For example, we all may believe in a higher being, we can call it God or Truth or a True Master (Satguru) and we always seem to feel smaller than these beings. I find this common in mainly religion and find it seeping in to spirituality. We belittle ourselves instead of looking at that which is higher and then attaining to it. We praise the highest order but we make ourselves at the bottom.

Now, there is a fine line here because one can turn around and say it is humility hence we say we are at the bottom. Humility simply means you see all things as One and Equal and you serve ALL in the same manner. That is humility. Humility isn’t when you put things in an hierarchy. However, the ones who have realised the Truth continue to tell us that we are Truth seeking the Truth and that is the Truth.

So today, what I am trying to say in this blog message is that you can realise your potential, which is God, which is Truth, which is the Satguru. Once you realise it then you are IT.

Confidence is something that builds up when we can be truly humble and be as strong as Truth. We can be as stable as Truth. The way to Truth may be chaos but once you go through all the trials and tribulations, you find silence, bliss and peace!

Attain it! It is Yours.

Call it enlightenment or whatever pleases you, you are all here to have a mystical Truth to lead a spiritual life that defines in words what religion truly is. This path may be for the few but the few can be made up into millions.

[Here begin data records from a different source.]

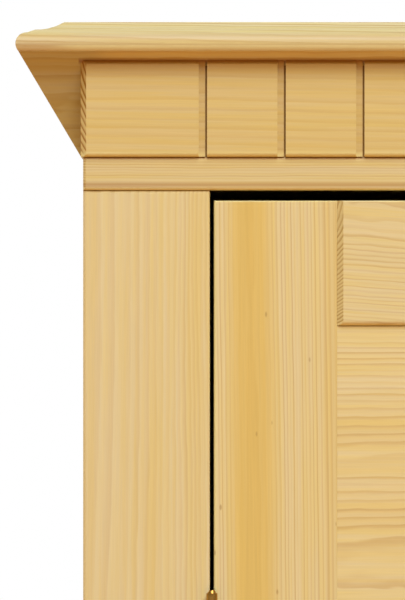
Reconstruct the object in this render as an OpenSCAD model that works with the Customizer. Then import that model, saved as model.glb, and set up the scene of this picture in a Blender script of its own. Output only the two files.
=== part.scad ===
// Pine display cabinet: two inset doors under a flared crown with a grooved frieze.
// Millimetres. X runs to the right, Y to the back and Z up. The origin is at floor level, in the
// middle of the overall box. A left-hand piece is drawn once, and mirrored for the right hand.

/* [Carcass] */
// Height from the floor to the top of the crown
total_h = 1800; // [1500:1:2100]
// Width across the carcass sides
carcass_w = 937; // [760:1:1200]
// Depth from the face of the frame to the back
carcass_d = 380; // [280:1:520]
// Thickness of the top panel and the bottom panel
panel_t = 18; // [16:0.5:28]
// Thickness of the side panels
side_t = 18; // [16:0.5:24]
// How far the top and bottom panels stand proud of the face frame
panel_proud = 1; // [0.5:0.1:6]
// Width of a face frame stile
face_stile_w = 68.5; // [50:0.5:90]
// Thickness of a face frame stile
face_stile_t = 20; // [18:0.5:30]
// Height of the plinth
plinth_h = 80; // [50:1:120]
// Thickness of the plinth boards
plinth_t = 18; // [15:0.5:24]
// Rounding of the front edges of the boards
edge_r = 1.6; // [0.5:0.1:3]

/* [Back] */
// Thickness of the back boards
back_t = 9; // [6:0.5:12]
// Number of back boards
back_count = 4; // [4:1:4]
// Length of a back board's tongue
back_tongue = 4; // [3:0.5:6]
// Width of the back rebate in the side panels
back_rebate = 9; // [6:0.5:11]
// Height of the wall fixing rail
fixing_rail_h = 60; // [40:1:90]
// Thickness of the wall fixing rail
fixing_rail_t = 18; // [15:0.5:24]
// Distance between the two wall fixing holes
fixing_pitch = 560; // [500:1:600]
// Diameter of a wall fixing hole
fixing_hole_d = 5; // [4:0.5:8]

/* [Crown] */
// Thickness of the crown board
crown_board_t = 16.3; // [14:0.1:20]
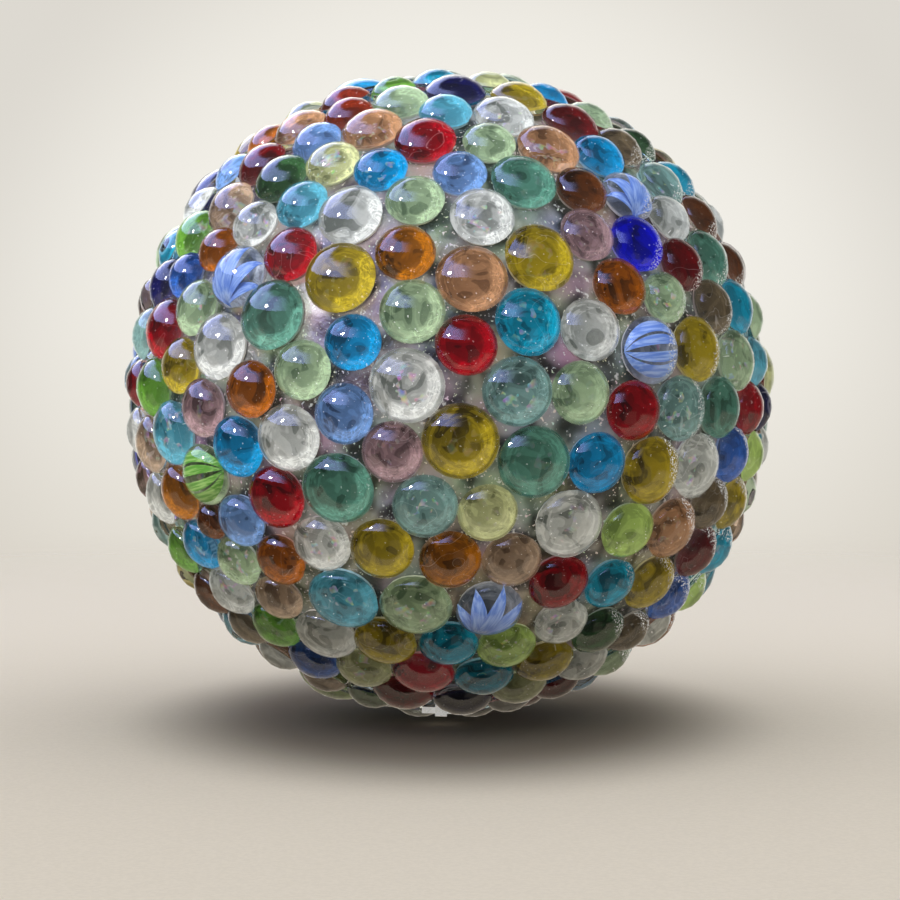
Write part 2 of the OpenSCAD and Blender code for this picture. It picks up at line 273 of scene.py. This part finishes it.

Let me put it in another way, Truth is an expression (Mysticism), Truth is a way of life (Spirituality) and Truth is an experience (Religion). You need all of this, so it is best to find your way to religion. Most people who claim to be religious or belong to a religion may not fit in my paradigm here but they now know the way to be religious!

Rahul

Post 95 – Knowing is the Only Way!

Hi readers!

Hope you are well.

I had a thought, can I call it a thought or shall I say revelation? Hear this out: ‘If you know the Truth then you don’t know. You can only be in knowing of the Truth.’

I probably could say the last sentence with greater clarity but I shall explain this a little now. Whenever, you come to a point and say ‘I know the Truth’ that cannot be the Truth speaking. It can only mean that you have given up knowing or desiring to know more. Instead, you have made the Truth a possession and you cannot possess the Truth. It cannot be grasped nor seen but it creates a great amount of intensity within you. It creates something intimate, where the feelings overflow into something magnificent. So the state of what is called enlightenment is the discovery of knowing. Knowing is everlasting, it is infinite and therefore cannot be grasped by thought. If it is, it creates memory and memory cannot be the Truth. Truth is always new, always fresh and pleasant as it is created from wisdom. Truth is freedom. Memory is distorted and can lead to illusion as it is base is knowledge or just mere words on a paper. Memory is a prison.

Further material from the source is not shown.